Nel testo, fra i molti quadri frammentati (c’è pure un David di Donatello), tra passato e presente, e tra realtà e proiezioni, ricorre il tema del plagio d’autore...
«È un’invenzione, uno scherzo basato sull’ipotesi che l’autore abbia copiato un contenuto dalla scrittura di laboratorio d’una sua studentessa. Un puro gioco d’inserimento. Come se tutto a un tratto io parlassi della mia costosa bicicletta che una notte (questo episodio è però vero) ho lasciato senza catene a via Monserrato, con l’incredibile scoperta di ritrovarla la mattina dopo, nella città di Ladri di biciclette.

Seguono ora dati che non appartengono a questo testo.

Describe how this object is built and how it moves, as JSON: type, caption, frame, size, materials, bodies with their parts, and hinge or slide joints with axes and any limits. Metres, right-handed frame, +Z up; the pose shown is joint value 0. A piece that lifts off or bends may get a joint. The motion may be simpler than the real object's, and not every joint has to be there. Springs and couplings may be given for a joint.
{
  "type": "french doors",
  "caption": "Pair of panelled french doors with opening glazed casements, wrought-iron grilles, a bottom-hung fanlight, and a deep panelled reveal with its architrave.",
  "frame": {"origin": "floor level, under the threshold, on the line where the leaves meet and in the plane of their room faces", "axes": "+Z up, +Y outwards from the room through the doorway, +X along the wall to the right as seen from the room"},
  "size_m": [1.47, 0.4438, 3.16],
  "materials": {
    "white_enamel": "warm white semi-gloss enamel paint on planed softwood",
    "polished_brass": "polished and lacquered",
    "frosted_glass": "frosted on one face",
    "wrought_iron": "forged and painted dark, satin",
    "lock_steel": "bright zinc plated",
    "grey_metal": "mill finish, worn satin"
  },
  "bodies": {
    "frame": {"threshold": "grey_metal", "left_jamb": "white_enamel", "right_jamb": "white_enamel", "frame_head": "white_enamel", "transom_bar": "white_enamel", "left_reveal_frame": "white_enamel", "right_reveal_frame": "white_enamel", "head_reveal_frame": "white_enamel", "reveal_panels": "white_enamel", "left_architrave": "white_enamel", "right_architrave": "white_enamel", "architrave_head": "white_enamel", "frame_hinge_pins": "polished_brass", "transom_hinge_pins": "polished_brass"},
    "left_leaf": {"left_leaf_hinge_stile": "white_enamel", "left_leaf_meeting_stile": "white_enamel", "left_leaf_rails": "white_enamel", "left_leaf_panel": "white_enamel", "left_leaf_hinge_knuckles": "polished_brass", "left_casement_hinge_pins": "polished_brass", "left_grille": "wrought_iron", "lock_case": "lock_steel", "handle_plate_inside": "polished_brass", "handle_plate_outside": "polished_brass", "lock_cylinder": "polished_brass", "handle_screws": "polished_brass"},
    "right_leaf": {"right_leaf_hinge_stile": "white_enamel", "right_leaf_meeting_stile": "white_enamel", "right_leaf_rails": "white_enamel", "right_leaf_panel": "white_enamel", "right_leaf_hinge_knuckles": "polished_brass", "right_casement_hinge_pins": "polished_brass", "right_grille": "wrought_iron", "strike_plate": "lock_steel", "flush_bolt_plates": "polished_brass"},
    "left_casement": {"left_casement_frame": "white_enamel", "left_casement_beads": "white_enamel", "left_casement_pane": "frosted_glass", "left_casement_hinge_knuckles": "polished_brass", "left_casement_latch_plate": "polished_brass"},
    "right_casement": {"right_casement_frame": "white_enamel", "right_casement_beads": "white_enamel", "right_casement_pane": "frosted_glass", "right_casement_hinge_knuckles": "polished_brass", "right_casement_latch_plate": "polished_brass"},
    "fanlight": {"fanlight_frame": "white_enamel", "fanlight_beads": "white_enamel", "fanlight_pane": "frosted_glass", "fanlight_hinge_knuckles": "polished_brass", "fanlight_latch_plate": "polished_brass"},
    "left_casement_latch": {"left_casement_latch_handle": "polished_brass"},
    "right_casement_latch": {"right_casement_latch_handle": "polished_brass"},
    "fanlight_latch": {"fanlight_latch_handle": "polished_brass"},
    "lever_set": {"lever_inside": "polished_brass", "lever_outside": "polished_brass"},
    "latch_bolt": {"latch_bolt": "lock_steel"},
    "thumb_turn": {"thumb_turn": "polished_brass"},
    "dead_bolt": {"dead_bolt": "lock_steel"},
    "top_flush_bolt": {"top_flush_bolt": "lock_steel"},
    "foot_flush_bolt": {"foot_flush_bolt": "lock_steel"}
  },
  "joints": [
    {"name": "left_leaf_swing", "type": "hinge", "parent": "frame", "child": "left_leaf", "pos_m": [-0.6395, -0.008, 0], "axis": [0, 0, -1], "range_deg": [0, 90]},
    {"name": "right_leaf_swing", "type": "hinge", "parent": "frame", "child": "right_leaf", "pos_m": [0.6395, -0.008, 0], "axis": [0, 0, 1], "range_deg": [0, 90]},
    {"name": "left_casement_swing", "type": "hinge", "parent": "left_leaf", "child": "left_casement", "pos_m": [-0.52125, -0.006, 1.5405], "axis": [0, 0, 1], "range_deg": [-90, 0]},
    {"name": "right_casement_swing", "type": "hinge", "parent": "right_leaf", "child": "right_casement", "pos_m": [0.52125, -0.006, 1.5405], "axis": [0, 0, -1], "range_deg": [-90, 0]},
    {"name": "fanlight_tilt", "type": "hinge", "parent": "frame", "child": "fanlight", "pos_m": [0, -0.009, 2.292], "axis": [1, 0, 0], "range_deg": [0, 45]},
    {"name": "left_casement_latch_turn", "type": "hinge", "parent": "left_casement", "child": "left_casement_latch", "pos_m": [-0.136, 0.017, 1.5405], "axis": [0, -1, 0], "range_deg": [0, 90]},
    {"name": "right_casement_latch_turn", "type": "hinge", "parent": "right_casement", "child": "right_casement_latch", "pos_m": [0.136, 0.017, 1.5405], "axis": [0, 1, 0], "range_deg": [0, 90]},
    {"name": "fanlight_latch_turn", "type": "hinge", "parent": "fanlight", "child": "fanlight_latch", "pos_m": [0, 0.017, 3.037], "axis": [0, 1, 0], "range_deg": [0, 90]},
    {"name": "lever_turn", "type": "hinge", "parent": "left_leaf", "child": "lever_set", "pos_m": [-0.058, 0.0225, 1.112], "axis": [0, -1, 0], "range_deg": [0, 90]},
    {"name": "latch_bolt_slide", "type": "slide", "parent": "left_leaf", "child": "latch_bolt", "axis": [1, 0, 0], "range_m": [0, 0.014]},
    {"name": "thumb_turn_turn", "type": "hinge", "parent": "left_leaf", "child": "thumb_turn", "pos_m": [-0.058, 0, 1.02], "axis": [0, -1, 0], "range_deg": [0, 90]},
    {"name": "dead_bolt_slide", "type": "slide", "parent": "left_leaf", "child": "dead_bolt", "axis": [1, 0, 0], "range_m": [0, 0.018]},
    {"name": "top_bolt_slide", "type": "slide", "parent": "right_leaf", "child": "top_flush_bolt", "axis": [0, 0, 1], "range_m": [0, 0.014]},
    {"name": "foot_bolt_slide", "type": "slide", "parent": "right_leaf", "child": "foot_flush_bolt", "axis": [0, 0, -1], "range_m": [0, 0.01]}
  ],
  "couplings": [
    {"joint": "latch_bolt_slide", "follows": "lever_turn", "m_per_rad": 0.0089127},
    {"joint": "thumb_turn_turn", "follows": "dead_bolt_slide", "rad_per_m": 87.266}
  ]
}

Ma consiglio gli spettatori di non badare a una trama, ma di fare una piccola ginnastica di attenzioni, di abbandonarsi ai nessi, all’alternarsi di vuoti e pieni».

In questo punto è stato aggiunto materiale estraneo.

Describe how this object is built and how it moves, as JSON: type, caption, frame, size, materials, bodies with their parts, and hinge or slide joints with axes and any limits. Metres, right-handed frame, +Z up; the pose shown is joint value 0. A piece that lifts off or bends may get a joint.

A posteriori, qual è il suo bilancio della partecipazione (la quinta con il regista) al film di Moretti, Il sol dell’avvenire?
«Al film di Nanni ho voluto esserci comunque, a prescindere dal ruolo che m’ha poi assorbito e divertito. Mi sono reso conto che è stato un naturale riconciliarsi con lui per storie, trascorsi e culture che coincidono. Quanto al resto del mondo dello spettacolo, mi sono fatto l’idea che mi chiamino, mi facciano proposte per via d’una credibilità umana fatta di accumuli, scelte, cammei e modi di stare nel mondo, con una linea di pensiero che, senza retorica, è forse considerabile etica».

Lei che riflessione ha tratto, ora, dalla discesa in campo di Nanni Moretti come regista teatrale?
«Conoscendolo, credo che si farà tanti scrupoli. Nella sua coscienza più intima, lui è anche insospettabilmente insicuro. Ma sa poi anche risolvere, questo è un gran bel pregio, a modo suo. E Nanni, per certi aspetti, non è un debuttante assoluto della scena. Dobbiamo ricordarci delle tante volte che il suo cinema è stato già affollato, costituito, espresso da emozionanti e qualificati attori di teatro».